In chemistry and biotech it is common to prepare solutions or suspensions and store them for considerable periods of time. This is commonly done, for example, using the wells of a well plate or in plastic tubes placed into a tube holder. Because solutions and suspensions are subject to processes such as solvent evaporation or hydration which may change both their volume and composition over time, it is often useful to periodically determine the height and/or volume of the fluid in a reservoir.
It can also be desired to determine the height of a fluid in a reservoir in order to eject droplets from it. When acoustic ejection is employed (as described for example in U.S. Pat. No. 6,666,541), it is desirable that the focal point of the acoustic energy be near the surface of the fluid. It is therefore desirable for the person or machine controlling the ejection process to know the height of the fluid in the reservoir.
In U.S. Pat. No. 6,938,995, techniques are disclosed for using focused acoustic energy to determine the height and/or volume of the fluid in a reservoir. A toneburst of focused acoustic energy is applied to the reservoir from the outside (commonly from below). The reflections of the focused acoustic energy pulse are detected. Based on the time between the pulse transmission and reflections the height can in many cases be computed. A simple way to compute the height is to multiply the speed of sound in the fluid by one half the time between receipt of an echo from the top of the bottom of the reservoir and receipt of an echo from the fluid surface.

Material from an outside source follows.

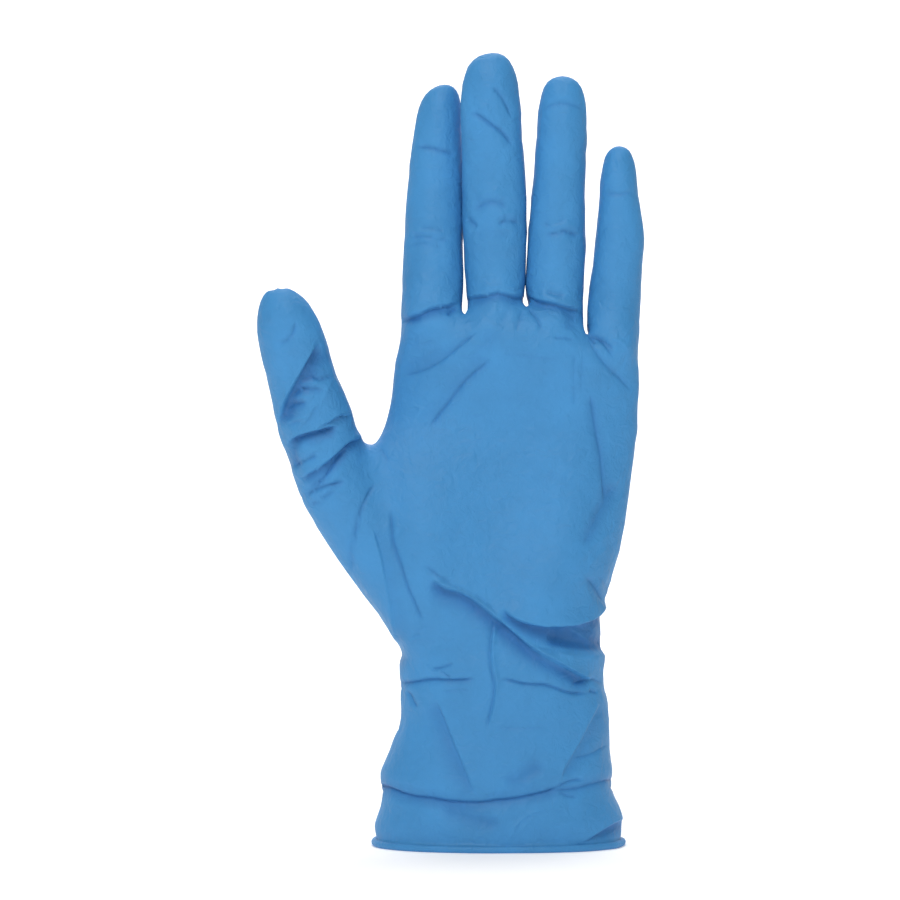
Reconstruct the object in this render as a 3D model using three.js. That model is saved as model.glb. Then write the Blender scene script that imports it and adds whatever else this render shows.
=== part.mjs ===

It is known that the free surface of a fluid is not necessarily flat, but can have varying shapes. Commonly the free surface has a somewhat concave shape often called a “meniscus.” The surface is approximately flat and horizontal at the center of the container and tilted toward the edges of the container. Existing techniques for determining the height and/or volume of a reservoir work reasonably well with these kinds of free surfaces. In the case of liquid metals (e.g., mercury at room temperature) or polymeric solutions (e.g., polyisobutylene) in a low shear flow, the free surface of the fluid often has a convex shape.
FIG. 1 illustrates schematically a known arrangement for using focused acoustic energy to measure fluid height in a reservoir such as 10. An acoustic transducer with a focusing means 14 produces focused acoustic energy 12. The energy travels towards the surface of the fluid in reservoir 10. (In normal use an acoustic coupling medium, e.g., water, would occupy the space between the transducer 14 and the bottom of the reservoir 10.) Some of the acoustic energy reflects off the surface of the fluid in reservoir 10 and returns to the transducer 14, where it is sensed.
FIG. 2 depicts a typical waveform that is received at the transducer 14 when the outgoing focused acoustic energy is a pulse-like waveform of a few cycles. As may be seen, there are three distinguishable echoes, first BB from the bottom of the bottom of the reservoir, then TB from the top of the bottom of the reservoir, and then SR which is the reflection from the surface of the fluid in reservoir 10. From the graph one can determine the time difference between the reflections from the bottom of the reservoir and the surface of the fluid. With knowledge of the speed of sound in the fluid in the reservoir, it is straightforward to calculate the additional distance which the echo from the surface of the fluid traveled compared to the echo from the top of the bottom of the reservoir, i.e., the height of the fluid in the reservoir. The computation may readily be automated using a microprocessor or personal computer.
There is a need, however, for methods of determining free surface height which work well for surfaces with more unusual shapes.